I’m sorry that your marriages broke down, that your methods for finding intimacy are derived from the destruction of other unions. I’m sorry that your “business” makes no money, and that the only way for you to subsidize the upper-middle-class lifestyle you view as the holy grail is through what is essentially prostitution. I’m sad at the thought that you’ll probably never eat a Big Mac or a doughnut, knowing that the press would jump on any indication or promise of weight gain. I’m sorry at the thought of your children growing old enough to become media fodder, because you’ve made that future inevitable for them. I’m sorry you got discharged from the army, when your natural place on earth is so clearly as a weapon of destruction. I’m sad for whatever violent compulsion residing within your skin that means your only pleasure comes from pain.
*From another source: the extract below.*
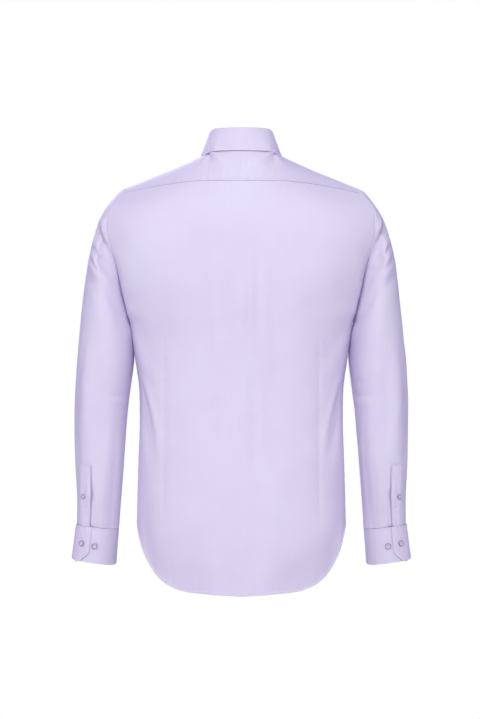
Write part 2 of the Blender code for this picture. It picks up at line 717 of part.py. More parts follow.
def button(name, at, out, size, material):
    """A turned button with a raised rim: at is the middle of its underside, out its axis."""
    radius, thick = BUTTON["radius"][size], BUTTON["thick"][size]
    profile = [
        (0.0, 0.0),
        (0.80 * radius, 0.0),
        (radius, 0.35 * thick),
        (0.85 * radius, thick),
        (0.60 * radius, 0.6 * thick),
        (0.0, 0.6 * thick),
    ]
    axis = np.asarray(out, float) / np.linalg.norm(out)
    side = unit(np.cross(axis, [0.0, 0.0, 1.0]))
    line = [mathutils.Vector((np.asarray(at) + side * r + axis * h) * MM) for r, h in profile]
    mesh = bmesh.new()
    points = [mesh.verts.new(p) for p in line]
    edges = [mesh.edges.new(pair) for pair in zip(points, points[1:])]
    bmesh.ops.spin(mesh, geom=points + edges, cent=mathutils.Vector(np.asarray(at) * MM),
                   axis=mathutils.Vector(axis), angle=2 * math.pi, steps=12, use_merge=True)
    bmesh.ops.remove_doubles(mesh, verts=mesh.verts, dist=1e-5)
    bmesh.ops.recalc_face_normals(mesh, faces=mesh.faces)
    return finish(name, mesh, material)


# ---- finishes --------------------------------------------------------------------------------
def on_grid(grid, column, z):
    """The point of a grid's column at height z, and the outward direction of a front there."""
    line = grid[:, column]
    point = np.array([np.interp(z, line[:, 2], line[:, i]) for i in range(3)])
    above = np.array([np.interp(z + 10.0, line[:, 2], line[:, i]) for i in range(3)])
    rise = above - point
    return point, np.array([0.0, -rise[2], rise[1]])


def fastenings(over, placket, material):
    """Every button: down the front, at the throat, and on both sleeve ends."""
    seat = SEAM_GAP
    for i in range(FRONT_BUTTONS):
        at, out = on_grid(over, 1, FRONT_BUTTON_TOP_Z - i * FRONT_BUTTON_STEP)
        button(f"button_front_{i + 1}", at + unit(out) * seat, out, 0, material)
    at, out = stand_point(np.array(180.0), np.array(0.42))
    out = unit(out * STAND_HEIGHT + np.array([0.0, 0.0, STAND_LEAN]))
    button("button_collar", at + out * (BAND_WALL + LAP_GAP + seat), out, 0, material)
    middle = placket.shape[1] // 2
    places = [("placket", on_grid(placket, middle, PLACKET_BUTTON_Z)[0], PLACKET_FREE_EDGE + 19.0, seat, 1)]
    for name, turn, down, layer in (
        ("cuff", CUFF_BUTTON_TURN, 0.49, BAND_WALL + LAP_GAP + CUFF_LIFT),
        ("cuff_spare", CUFF_SPARE_TURN, 0.52, 0.0),
    ):
        at, _ = cuff_point(np.array(turn), np.array(down))
        places.append((name, at, turn, layer + seat, 0))
    for name, at, turn, layer, size in places:
        angle = math.radians(turn)
        out = np.array([-math.cos(angle), math.sin(angle), 0.0])
        spot = at + out * layer
        for side, way in (("left", 1.0), ("right", -1.0)):
            flip = np.array([way, 1.0, 1.0])
            button(f"button_{name}_{side}", spot * flip, out * flip, size, material)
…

And I’m sorry that it can’t last, Katie. This brand of yours, this soap-box – do you know how temporary it is?

I think you do. And I think that’s why you’re surfing this wave with every ounce of energy you can muster – so that when it crashes to nothing on the shore, you have enough money to out-last that period in your life when you realize that anger and malice isn’t a talent that easily converts to a living wage.